With this new research, users can slow down their recordings after taking them.
Using NVIDIA Tesla V100 GPUs and cuDNN-accelerated PyTorch deep learning framework the team trained their system on over 11,000 videos of everyday and sports activities shot at 240 frames-per-second. Once trained, the convolutional neural network predicted the extra frames.
The team used a separate dataset to validate the accuracy of their system.
The result can make videos shot at a lower frame rate look more fluid and less blurry.
“Our method can generate multiple intermediate frames that are spatially and temporally coherent,” the researchers said. “Our multi-frame approach consistently outperforms state-of-the-art single frame methods.”
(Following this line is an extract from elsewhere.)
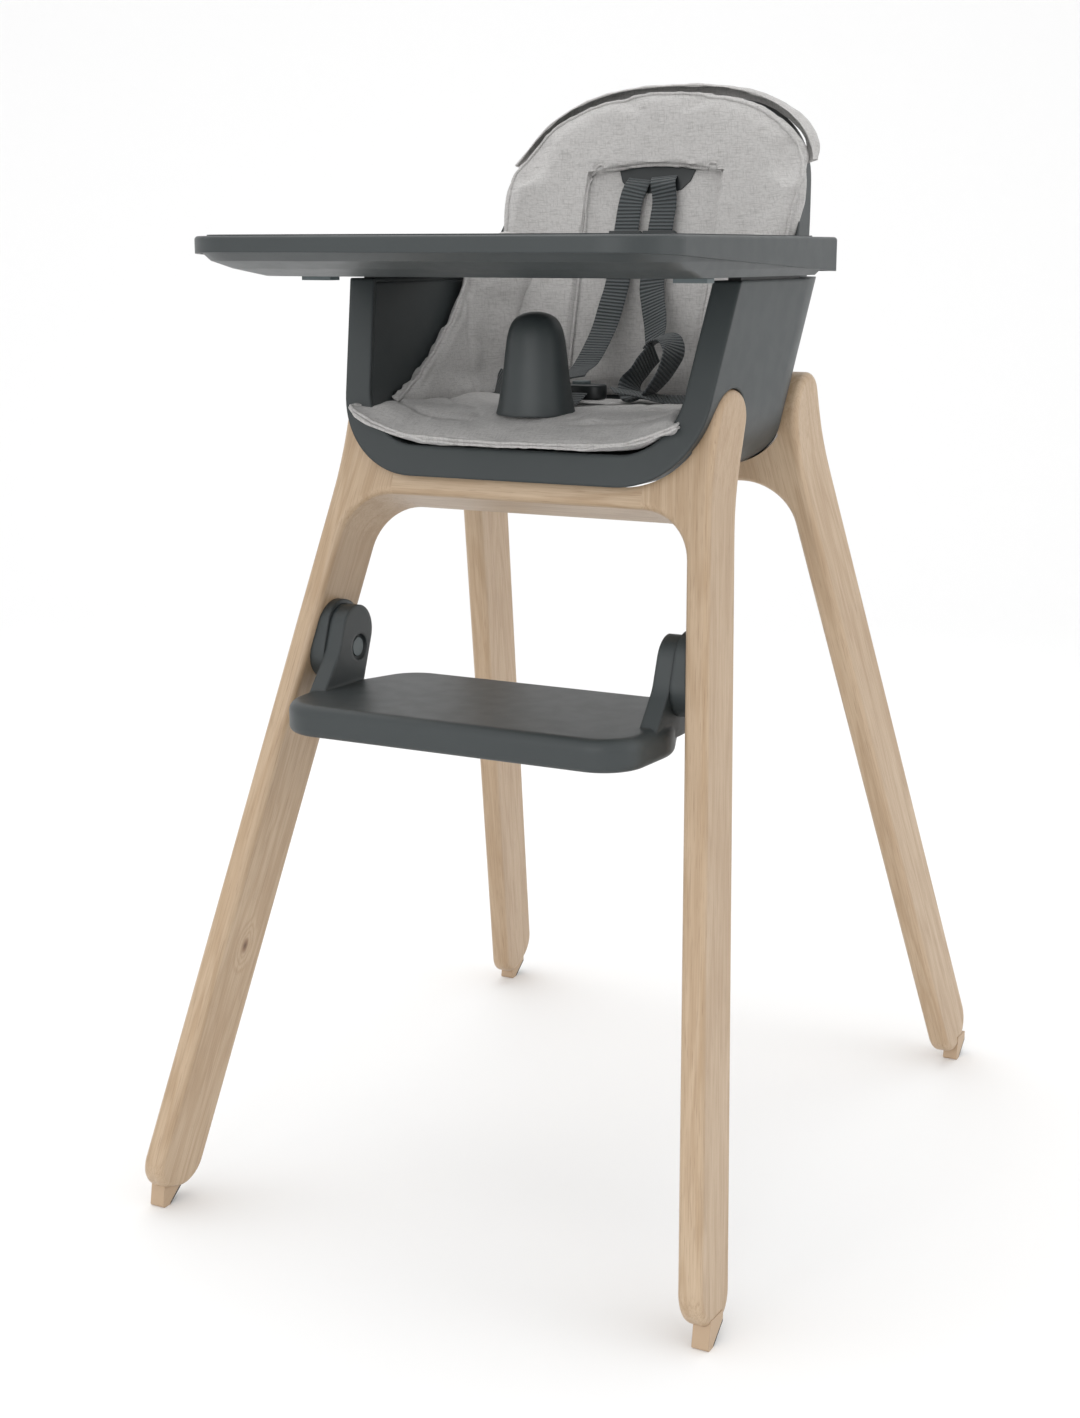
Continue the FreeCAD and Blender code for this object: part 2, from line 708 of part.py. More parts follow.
frame_pieces("front", front, fuse([bolt_space, front_dowels, mount_screws]))
frame_pieces("rear", rear, fuse([bolt_space, rear_dowels]))


# ---------------------------------------------------------------- tray

def tray_side(y, inset):
    """The tray's half width, which narrows a little towards the rear."""
    taper = (D.tray_half_front - D.tray_half_rear) / (D.tray_rear_y - D.tray_front_y)
    return D.tray_half_front - taper * (size(y) - D.tray_front_y) - inset


def tray_outline(side_inset, front_inset):
    front_y, rear_y = D.tray_front_y + front_inset, D.tray_rear_y - side_inset
    corner = D.tray_front_round - side_inset
    return mirrored([(tray_side(front_y, side_inset), front_y, corner),
                     (tray_side(rear_y, side_inset), rear_y, D.tray_rear_round - 4)])


def belly(grow):
    """The hollow in the tray's rear edge where the child sits, wider by grow."""
    half, front_y = D.belly_half + grow, D.belly_y - grow
    return mirrored([(half, front_y, D.belly_round + grow), (half, D.tray_rear_y + 40)])


def with_belly(inset, rear_inset):
    """The tray's outline with the hollow taken out, inset all round."""
    rear_y, half = D.tray_rear_y - rear_inset, D.belly_half + inset
    return mirrored([(tray_side(D.tray_front_y + inset, inset), D.tray_front_y + inset,
                      D.tray_front_round - inset),
                     (tray_side(rear_y, inset), rear_y, 5), (half, rear_y, 5),
                     (half, D.belly_y - inset, D.belly_round + inset)])


band_low, ahead_of_tray = D.tray_top - D.band_rear, D.tray_front_y - 2 * BEYOND
dish_floor, band_wall, shelf_rear = 2.6, 4, 25
tray = new_body("TrayBase")
pad(tray, "XY", band_low, D.tray_top, tray_outline(0, 0))
pocket(tray, "YZ", -260, 260, [
    (ahead_of_tray, band_low - BEYOND), (D.tray_rear_y + HAIR, band_low - BEYOND),
    (D.tray_rear_y, band_low), (ahead_of_tray, D.tray_top - D.band_front)])
pocket(tray, "XY", band_low - BEYOND, D.tray_top + BEYOND, belly(0))
floor_low = D.tray_top - D.recess_deep - dish_floor
recess_rear = D.recess_inset + shelf_rear
pocket(tray, "XY", D.tray_top - D.recess_deep, D.tray_top + BEYOND,
       with_belly(D.recess_inset, recess_rear))
pocket(tray, "XY", band_low - BEYOND, floor_low, with_belly(band_wall, band_wall))


def on_tray_rim(edge):
    """Whether an edge runs round the outside of the tray's top."""
    sides, front, rear, corner_side, corner_front = 200, -318, 45, 190, -305
    spot, across = middle(edge), abs(middle(edge).x)
    at_top = abs(spot.z - D.tray_top.value) < HAIR
    on_corner = across > corner_side and spot.y < corner_front
    return at_top and (across > sides or spot.y < front or spot.y > rear or on_corner)


tray_rim_round = 3
soften(tray, tray_rim_round, on_tray_rim)
node("tray_base", tray)

cover = new_body("TrayCover")
cover_gap, cover_low, cover_rim, cover_lip = 0.6, D.tray_top - D.recess_deep + 0.3, 4, 1
cover_inset, cover_rear = D.recess_inset + cover_gap, recess_rear + cover_gap
pad(cover, "XY", cover_low, D.tray_top + cover_lip, with_belly(cover_inset, cover_rear))
pocket(cover, "XY", cover_low + D.cover_wall, D.tray_top + BEYOND,
       with_belly(cover_inset + cover_rim, cover_rear + cover_rim))
node("tray_cover", cover)

# The underside's hull: (drop from its top, side inset, front inset) of each section.
wall, lip = D.hull_wall, 4.6
hull_top, hull_low = floor_low - 0.2, D.hull_low
HULL = [(hull_top, lip, lip), (hull_top - 7, 6, 16), (hull_top - 13, 9, 42), (hull_low, 14, 84)]
HOLLOW = [(hull_top + 1, lip, lip), (hull_top - 6, 6, 18), (hull_top - 11, 9, 46),
          (hull_low + wall, 14, 84)]
hull = new_body("TrayHull")
loft(hull, [(up, tray_outline(aside, ahead)) for up, aside, ahead in HULL])
pocket(hull, "XY", hull_low - BEYOND, hull_top + BEYOND, belly(lip))
inside = new_body("HullInside")
loft(inside, [(up, tray_outline(wall + aside, wall + ahead)) for up, aside, ahead in HOLLOW])
pocket(inside, "XY", hull_low - BEYOND, hull_top + 2 * BEYOND, belly(lip + wall))

# Runners on the seat's side walls carry the tray, with notches for each lever's tooth.
runner_low, runner_high = D.bucket_rim, hull_low - 0.3
runner_in, runner_out, runner_front, runner_rear = 164, 175, -96, 35
notch_y, notch_half, notch_step, notch_deep, notches_made = -58, 4.5, 35, 4, 3
tooth_half, tooth_gap = 4, 0.4
grip_y, lever_move, slot_gap = -172, 5, 0.5
lever_in, lever_out, lever_thick = 158, 178, 4
grip_in, grip_out, neck_in, neck_out = 154, 182, 160, 176
lever_low = hull_low + wall + slot_gap
slots, runners = [], []
for side, hand in SIDES:
    node(f"tray_lever_{hand}", fuse([
        block(side, lever_in, grip_y - 8, lever_low,
              lever_out, notch_y + tooth_half, lever_low + lever_thick),
        block(side, grip_in, grip_y - 9, hull_low - 4, grip_out, grip_y + 5, hull_low - 0.4),
        block(side, neck_in, grip_y - 6, hull_low - 1, neck_out, grip_y + 2, lever_low + 1),
        block(side, lever_in, notch_y - tooth_half, D.bucket_rim + tooth_gap,
              runner_in - tooth_gap, notch_y + tooth_half, lever_low + 1)]))
    slots += [
        block(side, neck_in - lever_move - slot_gap, grip_y - 6 - slot_gap, hull_low - 2,
              neck_out + slot_gap, grip_y + 2 + slot_gap, lever_low),
        block(side, lever_in - lever_move - slot_gap, notch_y - tooth_half - slot_gap,
              hull_low - 2, runner_in + 0.1, notch_y + tooth_half + slot_gap, lever_low)]
    runner = block(side, runner_in, runner_front, runner_low,
                   runner_out, runner_rear, runner_high)
    notch_places = [notch_y + notch_step * i for i in range(notches_made)]
    notches = [block(side, runner_in - 1, y - notch_half, runner_low - 1,
                     runner_in + notch_deep, y + notch_half, runner_high + 1)
               for y in notch_places]
    runners.append(combine("Cut", runner, fuse(notches)))
node("tray_underside", combine("Cut", combine("Cut", hull, inside), fuse(slots)))
group("tray_runners", runners)


# ---------------------------------------------------------------- cushions

cushion_gap = 0.6
back_thick, back_low, back_high = 15, 700, 957
BACK_EDGE = [(112, 695), (150, 800), (150, 958, 92)]
seat_low, seat_high = D.bucket_low + D.floor_thick + cushion_gap, size(677)
SEAT_SECTION = [(100, seat_low, 20), (134, seat_high)]
seat_front, seat_rear = -164, 58
wing_in, wing_out, wing_thick = 128, 157, 11
WING_SIDE = [(-112, seat_high + 1), (30, seat_high + 1), (52, 775), (36, 783, 8), (-27, 733, 20)]


def seat_line(up, ahead):
    """Y at a height, a distance ahead of the bucket's inner back."""
    return back_at(size(up), D.wall_back) - ahead


def across_seat(up_low, up_high, ahead, thick):
    """Side view of a flat thing lying along the bucket's leaning back."""
    return [(seat_line(up_low, ahead + thick), up_low), (seat_line(up_low, ahead), up_low),
            (seat_line(up_high, ahead), up_high), (seat_line(up_high, ahead + thick), up_high)]


back = new_body("BackCushion")
pad(back, "YZ", -152, 152, across_seat(back_low, back_high, cushion_gap, back_thick))
keep_inside(back, "XZ", -200, 300, mirrored(BACK_EDGE))
node("back_cushion", combine("Common", back, seat_space))
seat = new_body("SeatCushion")
pad(seat, "XZ", seat_front, seat_rear, mirrored(SEAT_SECTION))
node("seat_cushion", combine("Common", seat, seat_space))
for side, hand in SIDES:
    wing = new_body("Wing")
    pad(wing, "YZ", *on_side(side, wing_in, wing_out), WING_SIDE)
    hollow = cavity(f"WingHollow{hand}", size(-wing_thick))
    outside = cavity(f"WingFace{hand}", size(-cushion_gap))
    wing = combine("Cut", combine("Common", wing, outside), hollow)
    node(f"side_cushion_{hand}", combine("Cut", wing, through(bolt_head_r + 1, shell_reach)))

# The post between the child's legs: (height, half width, half depth) of each section.
POST = [(seat_high + 0.5, 37, 34), (seat_high + 10, 31, 29), (705, 27, 26), (735, 25, 24),
        (750, 21, 20), (756, 14, 13)]
post_y, post_round = -110, 0.8
post = new_body("CrotchPost")
loft(post, [(up, rectangle(-half, post_y - deep, half, post_y + deep, half * post_round))
            for up, half, deep in POST])
node("crotch_post", post)


# ---------------------------------------------------------------- harness

web_thick, web_half = 2, 12
left_strap_x, right_strap_x = 14, -20
strap_top, strap_bend = 868, (86, 775)
LEFT_SHOULDER_END = [(58, 741)]
RIGHT_SHOULDER_END = [(66, 722), (-5, 704), (-17, 701)]
RIGHT_WAIST = [(-117, 56), (-60, 20), (-22, -30)]
LEFT_WAIST_OUTER, LEFT_WAIST_INNER = [(117, 56), (77, 36)], [(46, 18), (37, -8), (30, -32)]
CROTCH = [(-68, 680), (-48, 688)]


def ribbon(path, thick=web_thick):
    """The edge outline of a flat strap that follows a path of (across, along) points."""
    points = [Vector(size(a).value, size(b).value, 0) for a, b in path]
    normals = []
    for i in range(len(points)):
        runs = [(points[j + 1] - points[j]).normalize()
                for j in (i - 1, i) if 0 <= j < len(points) - 1]
        along = (runs[0] + runs[-1]).normalize()
        widen = 1 / math.cos(runs[0].getAngle(runs[-1]) / 2)
        normals.append(Vector(-along.y, along.x, 0) * (widen * thick / 2))
    one = [(p.x + n.x, p.y + n.y) for p, n in zip(points, normals)]
    other = [(p.x - n.x, p.y - n.y) for p, n in zip(points, normals)]
    return one + other[::-1]


def band(plane, low, high, path):
    """A strap bent along a path in one plane and as wide as low to high across it."""
    body = new_body("Band")
    pad(body, plane, low, high, ribbon(path))
    return body


plate_ahead, plate_thick, plate_half = back_thick + cushion_gap + 0.3, 3, 38
plate_low, plate_high = 860, 886
plate = new_body("SlotPlate")
pad(plate, "YZ", -plate_half, plate_half,
    across_seat(plate_low, plate_high, plate_ahead, plate_thick))
node("harness_slot_plate", plate)
strap_start = (seat_line(strap_top, plate_ahead + plate_thick + 1.5), strap_top)
node("shoulder_strap_left", band("YZ", left_strap_x - web_half, left_strap_x + web_half,
                                 [strap_start, strap_bend] + LEFT_SHOULDER_END))
node("shoulder_strap_right", band("YZ", right_strap_x - web_half, right_strap_x + web_half,
                                  [strap_start, strap_bend] + RIGHT_SHOULDER_END))

strap_slope = (strap_start[0].value - strap_bend[0]) / (strap_top - strap_bend[1])
adjuster_up, adjuster_half, adjuster_tall, adjuster_deep = 815, 16, 11, 3
web_gap, web_slot = 0.6, web_thick / 2 + 0.4
adjuster_y = strap_bend[0] + strap_slope * (adjuster_up - strap_bend[1])
for hand, x in (("left", left_strap_x), ("right", right_strap_x)):
    adjuster = new_body("Adjuster")
    pad(adjuster, "XY", -adjuster_tall, adjuster_tall,
        rectangle(-adjuster_half, -adjuster_deep, adjuster_half, adjuster_deep, 1))
    pocket(adjuster, "XY", -adjuster_tall - 1, adjuster_tall + 1,
           rectangle(-web_half - web_gap, -web_slot, web_half + web_gap, web_slot))
    tilt = Rotation(Vector(-1, 0, 0), math.degrees(math.atan(strap_slope)))
    node(f"strap_adjuster_{hand}", place(adjuster, x, adjuster_y, adjuster_up, tilt))

loop_x, loop_y, loop_up, loop_r, loop_wall = 48, 20, 709, 26, 2.5
node("hip_loop", combine(
    "Cut", cylinder(loop_r, 2 * web_half, loop_x, loop_y, loop_up, "Y"),
    cylinder(loop_r - loop_wall, 2 * web_half + 2, loop_x, loop_y - 1, loop_up, "Y")))
web_low, web_high = seat_high + 2.5, 697
node("waist_strap_right", band("XY", web_low, web_high, RIGHT_WAIST))
group("waist_strap_left", [band("XY", web_low, web_high, path)
                           for path in (LEFT_WAIST_OUTER, LEFT_WAIST_INNER)])
buckle_x, buckle_half, buckle_front, buckle_rear = 4, 24, -46, -20
node("crotch_strap", band("YZ", buckle_x - web_half, buckle_x + web_half, CROTCH))

buckle_up, buckle_high, buckle_corner, buckle_round = 684, 698, 6, 2
press_r, press_y, press_deep, press_gap, press_proud = 8, -33, 7, 3, 1.5
buckle = new_body("Buckle")
pad(buckle, "XY", buckle_up, buckle_high,
    rectangle(buckle_x - buckle_half, buckle_front, buckle_x + buckle_half, buckle_rear,
              buckle_corner))
soften(buckle, buckle_round, lambda edge: abs(middle(edge).z - buckle_high) < HAIR)
press_low = buckle_high - press_deep
node("buckle_body", combine("Cut", buckle, cylinder(
    press_r + D.button_gap, press_deep + 1, buckle_x, press_y, press_low)))
node("buckle_button", cylinder(press_r, press_deep - press_gap + press_proud,
                               buckle_x, press_y, press_low + press_gap))


# ---------------------------------------------------------------- export

doc.recompute()
failed = [f"{made.Name} ({made.Label}) of {[other.Label for other in made.OutList]}"
          for made in doc.Objects if "Invalid" in made.State or "Error" in made.State]
if failed:
    raise RuntimeError(f"did not compute: {failed}")
broken = [name for name, made in NODES.items()
          if made.Shape.isNull() or not made.Shape.isValid() or not made.Shape.Solids]
if broken:
    raise RuntimeError(f"no valid shape: {broken}")
for name, made in NODES.items():
    made.Shape.exportStep(f"parts/{name}.step")
print(len(NODES), "nodes")
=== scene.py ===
"""Looks of the baby high chair: wood, moulded plastic, quilted cushions and harness webbing.

Everything is in metres in the CAD model's own frame: +Z up, the chair faces -Y, and +X is the
seated child's left.
"""

import math

import bmesh
import bpy
import numpy as np
from mathutils import Euler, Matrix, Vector, noise
from mathutils.bvhtree import BVHTree


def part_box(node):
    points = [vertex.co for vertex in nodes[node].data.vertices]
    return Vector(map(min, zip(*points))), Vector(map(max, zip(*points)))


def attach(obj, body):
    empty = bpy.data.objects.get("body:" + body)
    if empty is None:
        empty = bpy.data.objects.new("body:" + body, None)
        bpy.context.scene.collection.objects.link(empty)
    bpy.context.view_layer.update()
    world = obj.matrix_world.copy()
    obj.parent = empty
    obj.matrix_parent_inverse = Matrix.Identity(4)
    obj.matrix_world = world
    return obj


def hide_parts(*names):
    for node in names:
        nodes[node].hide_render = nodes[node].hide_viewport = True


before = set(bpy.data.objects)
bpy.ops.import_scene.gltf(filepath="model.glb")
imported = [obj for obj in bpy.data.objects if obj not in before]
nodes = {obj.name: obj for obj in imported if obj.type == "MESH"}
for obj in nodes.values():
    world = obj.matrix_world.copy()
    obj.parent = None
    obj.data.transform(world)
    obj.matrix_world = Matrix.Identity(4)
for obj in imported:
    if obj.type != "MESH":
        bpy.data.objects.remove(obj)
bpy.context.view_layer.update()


# ---------------------------------------------------------------- shader building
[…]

To help demonstrate the research, the team took a series of clips from The Slow Mo Guys, a popular slow-motion based science and technology entertainment YouTube series created by Gavin Free, starring himself and his friend Daniel Gruchy, and made their videos even slower.
The method can take everyday videos of life’s most precious moments and slow them down to look like your favorite cinematic slow-motion scenes, adding suspense, emphasis, and anticipation.
The researchers, which include Huaizu Jiang, Deqing Sun, Varun Jampani, Ming-Hsuan Yang, Erik Learned-Miller, and Jan Kautz, will present on Thursday, June 21 from 2:50 – 4:30 PM at CVPR.